J’ai passé l’année de préparation de l’agrégation en cahotant. Je l’ai obtenue, je ne sais pas comment. C’était une année pour moi absolument floconneuse, dans laquelle j’ai plutôt été malade d’avoir été rejetée de la tribu. Simplement, Merleau-Ponty m’avait dit : « Vous n’avez pas le temps d’apprendre tout ce que vous ne savez pas, mais essayez de rassembler ce que vous pensez, surtout les problèmes de philosophie qui vous intéressent » C’est ce travail-là qui m’a fait faire des copies originales et sans connaissances, qui ont fait que des tordus, membres du jury, m’ont donné l’agrégation à un très jeune âge. Après tout, ils auraient pu, comme ils faisaient généralement, dire : « À la quatrième fois, elle sera bonne quand elle aura appris quelque chose », mais non, apparemment ça leur a suffi. Avec ça, j’avais été, à 24 ans, agrégée de philosophie le pompon après lequel tout le monde courait. Tous mes copains avaient échoué.
C’était aussi le moment où de Gaulle revenait au pouvoir, en 1958 en France. L’année universitaire suivante, je me retrouve à Quimper, comble du ridicule. Quand on préparait l’agrégation, on disait toujours : « On étudie les grands philosophes, on est sûr d’être au sommet de la pensée, mais on va se retrouver prof du secondaire à Quimper » et c’est à moi que c’est arrivé. J’aimais bien les élèves, mais je haïssais les programmes.

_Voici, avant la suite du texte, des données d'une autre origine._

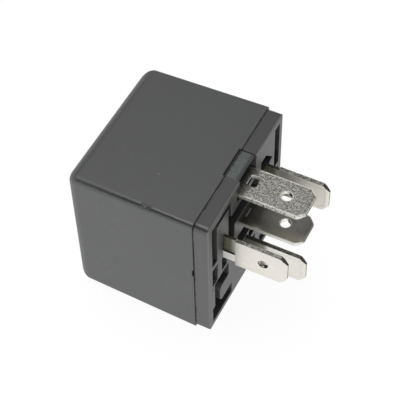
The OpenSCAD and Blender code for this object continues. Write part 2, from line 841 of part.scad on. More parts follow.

C’est l’année aussi sont parus « Tristes tropiques » et « L’anthropologie structurale » et tout d’un coup, par ces livres, on voyait qu’il y avait une énorme anthropologie sociale anglo-américaine dont on ne nous avait pas dit un mot au Musée de l’Homme, et Merleau-Ponty, qui justement cette année-là avait fait lire Lévi-Strauss au Collège de France, m’a fait rencontrer Éric de Dampierre, un anthropologue qui revenait des États-Unis, qui à l’époque était responsable des Sciences humaines à l’Unesco. On a travaillé plusieurs jours, il m’a fait une très longue bibliographie d’anthropologie sociale : « Voilà les choses qu’il faut lire quand on commence ». Et il m’a adressé, à la London School of Economics, à Ernest Gellner, qui a supervisé ma formation pendant plusieurs années, avec une immense générosité. D’emblée, comme il était lui aussi philosophe, quand il écrivait un texte, que ce soit d’anthropologie ou de philosophie, alors que je n’étais rien, il me l’envoyait pour que je le critique. Et moi, j’y ai cru, ça rejoint mon idée que venir en Europe c’était rejoindre le projet des Lumières. J’ai cru que la vie intellectuelle c’était ça. Il m’a fait découvrir Karl Popper, plusieurs historiens et logiciens des sciences, que j’ai beaucoup lus, c’est la seule chose qui m’avait intéressée en philosophie, c’était la logique formelle et l’histoire des sciences, la chose qui m’était restée.
Par la suite, malheureusement, cela va se terminer mal avec Gellner, quand en 1976, après que j’ai fait mon travail sur le terrain, il m’invite, à la London School of Economics, à son séminaire d’anthropologie. Il ne supporte pas ce que je raconte et il a cessé de me voir à partir de ce moment-là. Je crois que ma façon de faire le terrain l’a terriblement scandalisé, il l’a dit à des amis communs. Il pense que j’ai déserté la cause du rationalisme et que je suis en train de devenir une espèce d’irrationaliste. Je l’ai beaucoup regretté mais je ne pouvais pas faire autrement que de faire le travail sur le terrain comme je l’ai fait.
Voilà, ça c’est jusqu’en 1959, jusqu’à la fin de mes études.